If you’re a leader, the ethical framework that you embrace will inevitably have an impact on the way you do your job. Consider goal-setting and monitoring. Do you believe in fostering a culture of excellence in which team members strive to do their very best whatever the conditions, or a culture of compliance in which employees drive towards their goals for fear of incurring unpleasant consequences should they fail to achieve them? It’s not black and white of course — remember Fuller’s yardstick analogy —, and any human collective risks slipping into chaos without a framework of basic obligations that apply to all; but where do you personally choose to set the invisible pointer?

I, for one, lean strongly towards an ethic of aspiration, and strive hardest not towards the fulfillment of duties and obligations, but towards doing the very best I can whatever the circumstances. Everything else being equal, I would rather live with the knowledge that I have failed to achieve a goal, than with the shame of knowing that I was capable of doing better. As a result, I tend to respond much better to someone who shows me an inspiring vision worth striving for — even if it must remain always out of reach — than to someone who tries to make me comply with goals and targets reinterpreted as some kind of moral duty (In case you’re interested, Fuller offers an interesting parallel with the economics of exchange and of marginal utility. See pp. 19-28).

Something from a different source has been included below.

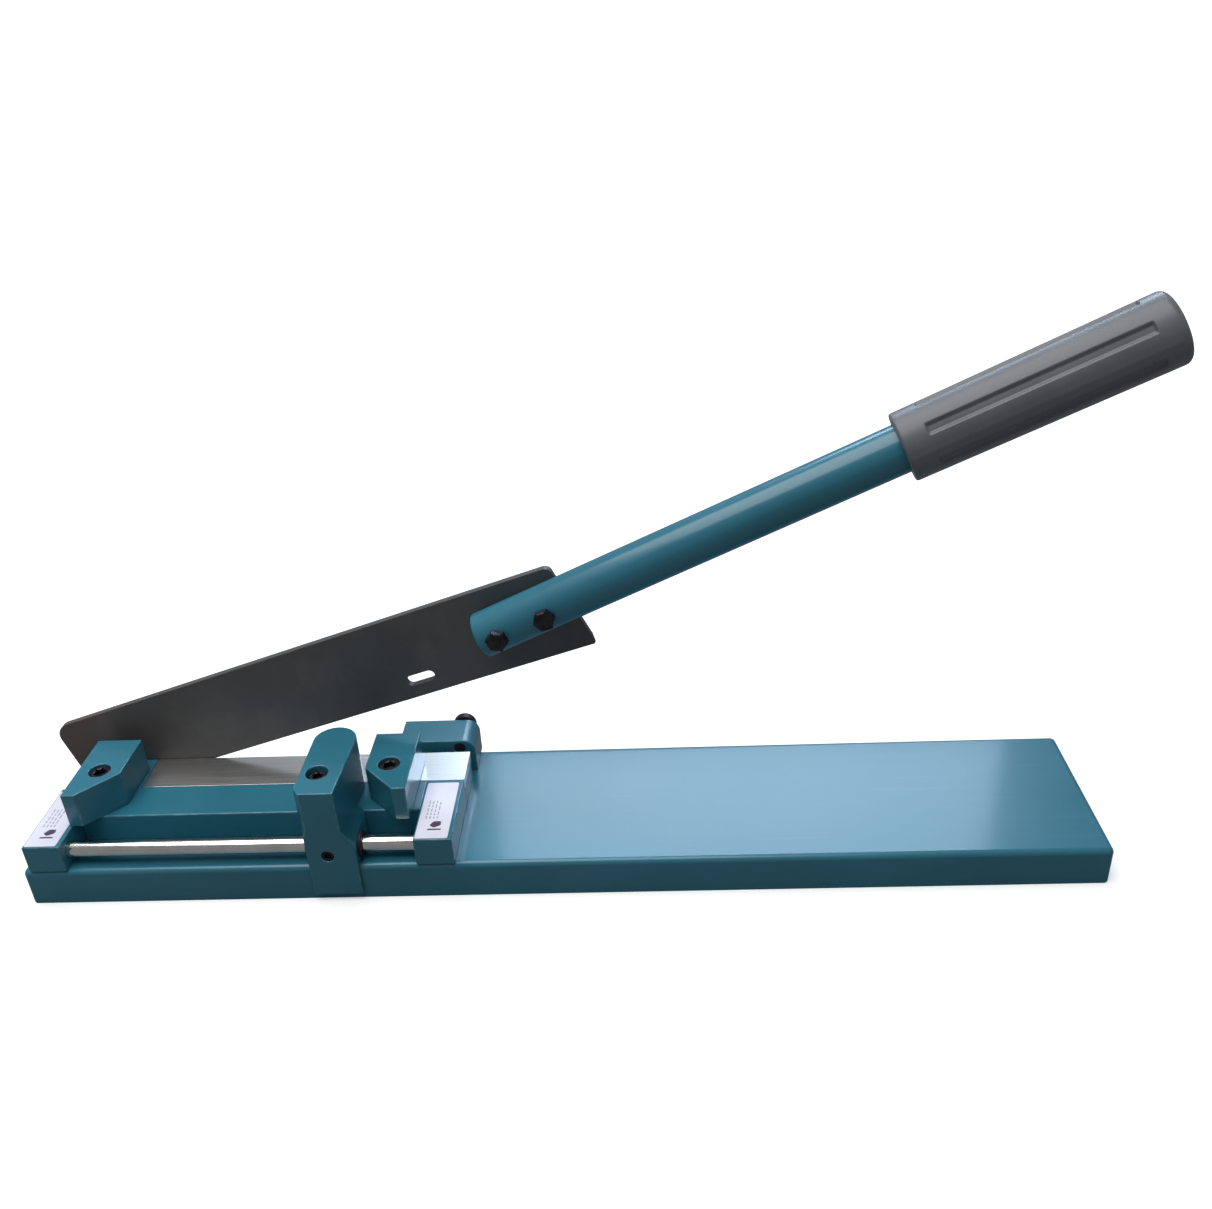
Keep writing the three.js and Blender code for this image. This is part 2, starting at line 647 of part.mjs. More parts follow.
function slotCut() {
  const r = SLOT.width / 2;
  const half = SLOT.length / 2 - r;
  const shape = new THREE.Shape();
  shape.absarc(SLOT.at + half, SLOT.up, r, -Math.PI / 2, Math.PI / 2);
  shape.absarc(SLOT.at - half, SLOT.up, r, Math.PI / 2, 1.5 * Math.PI);
  return carried(shape, bladeFront - 1, bladeBack + 1, 8);
}

function alongTube(distance) {
  const turn = THREE.MathUtils.degToRad(TUBE.angle);
  return [TUBE.at + distance * Math.cos(turn), TUBE.up + distance * Math.sin(turn)];
}

function movingBlade() {
  const { nose, tail, below, land, bevelRise, thickness } = BLADE;
  const wedge = outline([[0, 0], [thickness, 0], [thickness, bevelRise]]);
  const ground = new THREE.ExtrudeGeometry(wedge, { depth: nose + tail + 2, bevelEnabled: false });
  ground.rotateX(Math.PI / 2).rotateZ(Math.PI / 2);
  ground.translate(-tail - 1, bladeFront + land, -below);
  const holes = HANDLE_BOLT_STEPS.map((step) =>
    bar('y', M6.radius + HOLE_PLAY, bladeFront - 1, bladeBack + 1, alongTube(step)));
  const pivotHole = bar('y', PIVOT.radius + RUN, bladeFront - 1, bladeBack + 1, [0, 0], 64);
  const plate = carried(bladeOutline(), bladeFront, bladeBack, 8);
  return drilled(plate.subtract(solid(ground)), [...holes, pivotHole, slotCut()]);
}

function handleTube() {
  const profile = [
    [TUBE.radius - TUBE.wall, 0],
    [TUBE.radius, 0],
    [TUBE.radius, TUBE.length],
    [TUBE.radius - TUBE.wall, TUBE.length],
    [TUBE.radius - TUBE.wall, 0],
  ];
  const holes = HANDLE_BOLT_STEPS.map((step) =>
    bar('y', M6.radius + HOLE_PLAY, -TUBE.radius - 1, TUBE.radius + 1, [step, 0]));
  return drilled(turned('x', profile, 56), holes);
}

// A closed-end rubber grip along X, its mouth at X = 0, with long grooves that stop short.
function handleGrip() {
  const { length, frontRadius, endRadius, endRound, endWall, mouthBreak } = GRIP;
  const bore = TUBE.radius + RUN;
  const profile = [
    [bore, 0],
    [frontRadius - mouthBreak, 0],
    [frontRadius, mouthBreak],
    [endRadius, length - endRound],
  ];
  const steps = 4;
  for (let i = 1; i <= steps; i += 1) {
    const turn = (i * Math.PI) / (2 * steps);
    const [across, forward] = [1 - Math.cos(turn), 1 - Math.sin(turn)];
    profile.push([endRadius - endRound * across, length - endRound * forward]);
  }
  profile.push([0, length], [0, length - endWall], [bore, length - endWall], [bore, 0]);
  return drilled(turned('x', profile, 64), gripGrooves());
}

function gripGrooves() {
  const { length, frontRadius, endRadius, grooves, grooveRadius, grooveMargin } = GRIP;
  const out = (frontRadius + endRadius) / 2 - GRIP.grooveDepth + grooveRadius;
  return Array.from({ length: grooves }, (unused, i) => {
    const groove = bar('x', grooveRadius, grooveMargin, length - grooveMargin, [0, out], 20);
    return groove.rotate([GRIP.firstGroove + (i * 360) / grooves, 0, 0]);
  });
}

function leverParts(parent) {
  place(parent, 'moving_blade', movingBlade(), blackenedSteel);

  const tubeY = bladeFront - TUBE.radius - TUBE.gap;
  const handle = new THREE.Group();
  handle.position.set(TUBE.at, tubeY, TUBE.up);
  handle.rotation.y = -THREE.MathUtils.degToRad(TUBE.angle);
  parent.add(handle);
  place(handle, 'handle_tube', handleTube(), tealPaint);
  place(handle, 'grip', handleGrip(), gripRubber, [GRIP.start, 0, 0]);

  const headFace = tubeY - TUBE.radius - TUBE.gap;
  const nutFace = bladeBack + M6_WASHER.thickness;
  const boltLength = nutFace + M6_NUT.height + M6_HEX.tail - headFace;
  HANDLE_BOLT_STEPS.forEach((step, i) => {
    const [x, z] = alongTube(step);
    const number = i + 1;
    const backwards = [-Math.PI / 2, 0, 0];
    place(parent, `handle_bolt_${number}`, hexBolt(M6_HEX, boltLength), blackOxide,
      [x, headFace, z], [Math.PI / 2, 0, 0]);
    place(parent, `handle_washer_${number}`, washer(M6_WASHER, M6.radius), blackOxide,
      [x, bladeBack, z], backwards);
    place(parent, `handle_nut_${number}`, nut(M6_NUT, M6.radius), blackOxide,
      [x, nutFace, z], backwards);
  });
}

// Assembly -------------------------------------------------------------------------------

function tileCutter() {
  const cutter = new THREE.Group();
  fixedParts(cutter);
  pivotParts(cutter);
  sliderParts(cutter);

  const lever = new THREE.Group();
  lever.position.set(PIVOT.right, 0, pivotHeight);
  lever.rotation.y = -THREE.MathUtils.degToRad(LEVER.restAngle);
  cutter.add(lever);
  leverParts(lever);

  cutter.updateMatrixWorld(true);
  const bounds = new THREE.Box3().setFromObject(cutter, true);
  const middle = bounds.getCenter(new THREE.Vector3());
  cutter.position.set(-middle.x, -middle.y, -bounds.min.z);
  return cutter;
}

const group = tileCutter();

export default group;
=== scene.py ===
"""Hand-lever tile cutter on a folded base: finished pieces, finishes, light and camera.

Sizes of pieces are millimetres, turned to metres by MM where a piece is made, and the lamps
are in metres. Places come from the frame's own boxes and joints. Every finished piece has its
place in its mesh.
"""
import json
import math
import random

import bmesh
import bpy
from mathutils import Matrix, Vector


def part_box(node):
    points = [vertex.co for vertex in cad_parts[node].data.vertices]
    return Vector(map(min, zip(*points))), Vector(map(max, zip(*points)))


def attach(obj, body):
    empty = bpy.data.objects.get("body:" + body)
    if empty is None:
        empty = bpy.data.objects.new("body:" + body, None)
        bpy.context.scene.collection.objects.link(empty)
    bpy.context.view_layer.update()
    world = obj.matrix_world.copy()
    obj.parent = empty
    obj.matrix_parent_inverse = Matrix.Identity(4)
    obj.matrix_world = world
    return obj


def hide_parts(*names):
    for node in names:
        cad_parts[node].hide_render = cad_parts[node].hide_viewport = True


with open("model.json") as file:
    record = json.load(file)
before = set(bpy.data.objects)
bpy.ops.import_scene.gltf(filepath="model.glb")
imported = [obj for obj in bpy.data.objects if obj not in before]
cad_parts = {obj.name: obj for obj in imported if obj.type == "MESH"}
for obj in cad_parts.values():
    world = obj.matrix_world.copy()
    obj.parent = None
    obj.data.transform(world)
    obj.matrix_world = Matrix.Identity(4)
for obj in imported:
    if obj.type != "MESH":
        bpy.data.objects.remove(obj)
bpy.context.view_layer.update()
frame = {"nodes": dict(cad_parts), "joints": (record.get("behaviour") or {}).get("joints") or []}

MM = 0.001
EDGE_LAYER = "worn_and_highlit_edge"

# ---------------------------------------------------------------------------- places

base_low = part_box("base_tray")[0]
joint_at = {j["name"]: Vector(j["pos_m"]) for j in frame["joints"] if "pos_m" in j}

REST_ANGLE = math.radians(17.3)  # the blade's rise at rest
TUBE_ANGLE = math.radians(7.2)  # the tube's further rise from the blade
TUBE_AT = (221.3, 21.4)  # lower end of the tube, along and across the blade
TUBE_RADIUS, TUBE_BORE, TUBE_LENGTH = 11.8, 9.8, 341.0
HANDLE_BOLTS = (10.6, 37.3)  # along the tube from its lower end

GRIP_START, GRIP_LENGTH = 224.7, 126.0
GRIP_MOUTH, GRIP_END = 16.8, 17.3  # outer radius at either end
GROOVES, GROOVE_TURN = 6, math.radians(55)
GROOVE_WIDTH, GROOVE_DEPTH, GROOVE_MARGIN = 5.6, 1.4, 12.5
MOULD_LINE = 0.12  # how far the two mould lines stand up

CAMERA_AT = (329.694, -438.156, 409.200)
CAMERA_YAW, CAMERA_PITCH, CAMERA_ROLL = 0.052216, -0.503886, 0.055678
LENS, SENSOR_WIDTH = 34.0, 36.0


def bench(x, y, z):
    """A place given in millimetres from the base's lower left front corner."""
    return base_low + Vector((x, y, z)) * MM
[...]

Getting back to the yardstick analogy, Fuller described the leader’s choice in the following words, in the context of ethics and morality where the stakes of leadership are always highest:

“Those whom we regard as being unpleasantly—or at least, inconveniently—moralistic are forever trying to inch the pointer upward so as to expand the area of duty. Instead of inviting us to join them in realizing a pattern of life they consider worthy of human nature, they try to bludgeon us into a belief we are duty bound to embrace this pattern. All of us have probably been subjected to some variation of this technique at one time or another.” (pp. 9-10)

We have indeed. I know from direct experience that very few things in life put me off more effectively than being pushed and prodded into trying harder when I’m already striving to do my very best. As a result, I do everything in my power to not impose this on the people I have the privilege to lead.

If the only way you can get things done is by bullying people into action, you have a bigger problem on your hands than you can imagine. Start with good people, set a clear path, empower them to do their job, and work every single day to create the kind of culture that allows them to be the very best that they can be.

To me, the pursuit of excellence at the upper end of the yardstick is simply a higher form of human achievement than the mere compliance with obligations at the lower end. I’ll take an ethic of aspiration over an ethic of duty any day of the week.